I have experienced this Isaan friendliness in many of my travels throughout the northeast of Thailand. But never with this many eager listeners. It was just about the best experience I’ve had in Thailand.
We couldn’t let this go to our heads though. We had to get ready for the wedding of two Thai friends just off Highway 213, in a little village of dusty driveways, stilted wooden homes, ancient motor scooters, water buffaloes, raggedy children, sun-blackened faces and rice farms. And I’m saving the best adjective for last: happy! The smiles and friendliness would have been hard for even a committed curmudgeon to miss.
We made it to the resort, which did indeed have beer.

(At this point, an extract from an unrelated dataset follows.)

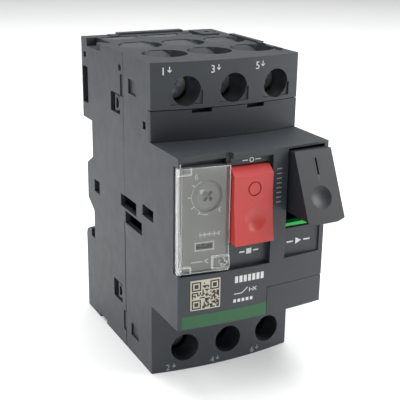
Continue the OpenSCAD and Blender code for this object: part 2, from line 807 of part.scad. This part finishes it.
clip_spring();
code_label();
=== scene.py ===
import math
import random

import bmesh
import bpy
from mathutils import Matrix, Vector


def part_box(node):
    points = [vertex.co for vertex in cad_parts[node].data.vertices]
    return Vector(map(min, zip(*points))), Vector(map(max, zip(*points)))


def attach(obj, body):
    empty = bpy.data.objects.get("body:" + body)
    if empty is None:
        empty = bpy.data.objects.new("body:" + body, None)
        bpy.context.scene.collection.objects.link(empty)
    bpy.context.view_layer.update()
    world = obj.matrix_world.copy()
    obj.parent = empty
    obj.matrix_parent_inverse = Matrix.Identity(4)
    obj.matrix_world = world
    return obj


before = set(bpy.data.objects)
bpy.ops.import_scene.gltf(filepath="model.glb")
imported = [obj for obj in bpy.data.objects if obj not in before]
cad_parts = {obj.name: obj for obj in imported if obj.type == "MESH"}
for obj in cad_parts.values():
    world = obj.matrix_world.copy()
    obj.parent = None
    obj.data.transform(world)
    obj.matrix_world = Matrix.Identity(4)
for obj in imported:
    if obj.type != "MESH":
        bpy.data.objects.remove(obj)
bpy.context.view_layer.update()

MM = 0.001
BACK_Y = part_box("rear_base")[1].y
BOTTOM_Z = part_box("rear_base")[0].z
HALF_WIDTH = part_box("rear_base")[1].x
POLES = [sum(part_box(f"bimetal_{i}")[k].x for k in (0, 1)) / 2 for i in (1, 2, 3)]


def at(x, depth, height):
    """A point given in mm: across from the middle, forward of the back, above the bottom."""
    return Vector((x * MM, BACK_Y - depth * MM, BOTTOM_Z + height * MM))


def bulge(tip_y, bow):
    """The y of a front that bulges by bow between its corners, as a function of x."""
    radius = (HALF_WIDTH**2 + bow**2) / (2 * bow)
    return lambda x: tip_y + radius - math.sqrt(radius**2 - x * x)


def flat(y):
    """The y of a flat front."""
    return lambda x: y


def sloped(left, right):
    """The y of a front that is straight in plan between two (x, depth) points in mm."""
    rise = (right[1] - left[1]) / (right[0] - left[0])
    return lambda x: BACK_Y - (left[1] + (x / MM - left[0]) * rise) * MM


NOSE_BOW = 1.4 * MM
TERMINAL_BOW = 2.25 * MM
NOSE_FRONT = bulge(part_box("front_housing")[0].y, NOSE_BOW)
TERMINAL_FRONT = bulge(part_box("closing_plate")[0].y, TERMINAL_BOW)
PANEL_FRONT = flat(at(0, 68, 0).y)
PLATE_FRONT = sloped((-20.2, 66.7), (-8.5, 68.05))


# ---- materials ----


class Surface:
    """One procedural material, built a layer at a time from object-space textures."""

    def __init__(self, name, **sockets):
        self.material = bpy.data.materials.new(name)
        self.material.use_nodes = True
        self.tree = self.material.node_tree
        self.shader = self.tree.nodes["Principled BSDF"]
        for socket, value in sockets.items():
            self.shader.inputs[socket.replace("_", " ")].default_value = value
        self.place = self.add("ShaderNodeTexCoord").outputs["Object"]
        self.bumped = None

    def add(self, kind, **settings):
        """A new shader node with the given settings."""
        node = self.tree.nodes.new(kind)
        for key, value in settings.items():
            setattr(node, key, value)
        return node

    def feed(self, node, socket, value):
        """Links a socket to an input, or sets the input to a constant."""
        if isinstance(value, bpy.types.NodeSocket):
            self.tree.links.new(value, node.inputs[socket])
        else:
            node.inputs[socket].default_value = value

    def noise(self, scale, detail=2.0, stretch=(1, 1, 1), rough=0.5):
        """Noise with `scale` features a metre."""
        mapping = self.add("ShaderNodeMapping")
        self.feed(mapping, "Vector", self.place)
        mapping.inputs["Scale"].default_value = stretch
        node = self.add("ShaderNodeTexNoise")
        self.feed(node, "Vector", mapping.outputs["Vector"])
        self.feed(node, "Scale", scale)
        self.feed(node, "Detail", detail)
        self.feed(node, "Roughness", rough)
        return node.outputs["Fac"]

    def span(self, value, low, high, to_low=0.0, to_high=1.0):
        """value, remapped from low..high to to_low..to_high and clamped."""
        node = self.add("ShaderNodeMapRange")
        for socket, number in zip(("Value", "From Min", "From Max", "To Min", "To Max"),
                                  (value, low, high, to_low, to_high)):
            self.feed(node, socket, number)
        return node.outputs["Result"]

    def blend(self, share, first, second):
        """A colour between first and second."""
        node = self.add("ShaderNodeMix", data_type="RGBA")
        for index, value in ((0, share), (6, first), (7, second)):
            if isinstance(value, bpy.types.NodeSocket):
                self.tree.links.new(value, node.inputs[index])
            else:
                node.inputs[index].default_value = value
        return node.outputs[2]

    def edges(self, radius):
        """Near 1 on a convex or concave edge, 0 on a flat face."""
        rounded = self.add("ShaderNodeBevel", samples=4)
        self.feed(rounded, "Radius", radius)
        true_normal = self.add("ShaderNodeNewGeometry").outputs["Normal"]
        dot = self.add("ShaderNodeVectorMath", operation="DOT_PRODUCT")
        self.tree.links.new(rounded.outputs["Normal"], dot.inputs[0])
        self.tree.links.new(true_normal, dot.inputs[1])
        return self.span(dot.outputs["Value"], 0.98, 0.75)

    def bump(self, height, strength, distance):
        """Adds a layer of relief on top of the layers before it."""
        node = self.add("ShaderNodeBump")
        self.feed(node, "Height", height)
        self.feed(node, "Strength", strength)
        self.feed(node, "Distance", distance)
        if self.bumped:
            self.tree.links.new(self.bumped, node.inputs["Normal"])
        self.bumped = node.outputs["Normal"]
        self.tree.links.new(self.bumped, self.shader.inputs["Normal"])

    def finish(self, colour, roughness):
        """Sets colour and roughness, and gives the material."""
        self.feed(self.shader, "Base Color", colour)
        self.feed(self.shader, "Roughness", roughness)
        return self.material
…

But earlier in the day, we had been invited to the family house for a warmup and what a warmup. Incredible food (laab moo or stir fried spicy minced pork with salad, grilled pork strips, and the most amazing grilled beef with the astounding naam jim jao spicy dipping sauce), store-bought beer, and homemade sticky rice cider (satoh, Lao for a cider like drink) and rice whisky (lao khao). We were treated like honoured guests.
They had set up a picnic table for us types that have to sit to eat and drink, while a few metres away, Thai people squatted or reclined on the low wooden decks, with 60-years-plus Isaan folks embarrassing us with legs folded nimbly underneath them, watching our every move. Fortunately, several of us visitors can speak some Thai and Lao, the latter being the unofficial language of Isaan, along with the Isaan dialect. Laughing and smiles never stopped.
The ladies and men laboured in the outdoor kitchen, with its coal-fired hot pots and grilles, pans full of chilis, cold leafy vegetables, and ice chests full of meat, beer and lao khao. No one misbehaved. It was one of the best experiences of my life, well worth the 700 km journey from the Kingdom’s capital.
The next day would dawn early, with wedding to begin at 7 a.m. You can imagine how in a steaming hot country, you want to get anything important done as early as possible. However, there was still the matter of dressing the house for the ceremonies, the arrival of the groom’s party of 40 or more in a bus from distant Ubon Ratchathani and gradual buildup of the bride’s friends and colleagues some of whom, after getting off work at 11 at night, boarded a minibus in equally distant Bangkok for Sakon Nakhon.
I won’t describe the village or our friend’s home. Look at the pictures. I think of the joyous time everyone had during the wedding; then look at the surroundings and forget about your first thoughts. People of Isaan have a rough life but you would never guess that from the proceedings or indeed, of those of any other day of the week. A ready smile and willingness to help anyone out despite the daily burdens make you look at yourself and your life and “how rough” you had it.
Give that some thought for a while. Think about what you would give up just for one day. Would you really be less happy? Doubtful. These people have far, far less; others have almost nothing.
"Less is more" is one phrase that is easy to toss onto the table of discussion. I am not focusing on the accumulation of products and services. Much of those things really exist to distract us from conversation, companionship, loving, sharing, listening, observing and analyzing in the sense of the need to survive. I think you will have a rich life if you observe, listen, converse, share and love. There can be time for modern conveniences but I think it's unwise to let them rule your life.
I question myself about the following thoughts. I can remember being embarrassed, as a kid, about not having this or that thing. Or my parents not being cool. Or not having a nice winter jacket. But I had food, warmth, a roof over my head. Well, some of my Thai friends and many acquaintances never had anything and I never detected any reticence among my two Thai friends in welcoming us into the humble rice farming community in which they were born. I've heard many storeis from Isaan farm girls who come from the same or worse conditions. My GF recently showed me pictures of her family’s village home. It has a thatched roof, dusty ground floor and no electricity. She was proud of her parents and would do anything for them.
Photo notes: top, family home on wedding morning decorated to receive the couple; four foreigners visit the night market and gain an unlikely audience; the completed meals plus beer and satoh or Isaan country cider from sticky rice; food preparation that would never be complete in Isaan or Thailand without killer chilis; and last, below, the village on early morning wedding day.
Background note: With the wedding in our sights, we decided to make this part of a larger tour of Isaan. We drove from Bangkok to Chaiyaphum the first day. Then after one night there, went to burgeoning, lovely Khon Kaen. The wedding was held about halfway between Kalasin and Sakon Nakhon. Post wedding, on day 3, we continued. On heading south, we passed through Kalasin again, then visited Roi Et (practically every bar and restaurant is called 101 plus something, hardly surpising considering the city's name is, in Thai, 101). Then the roads carried us to Korat (Nakhon Ratchasima) Tuesday and finally to Bangkok Wednesday. More reports to come.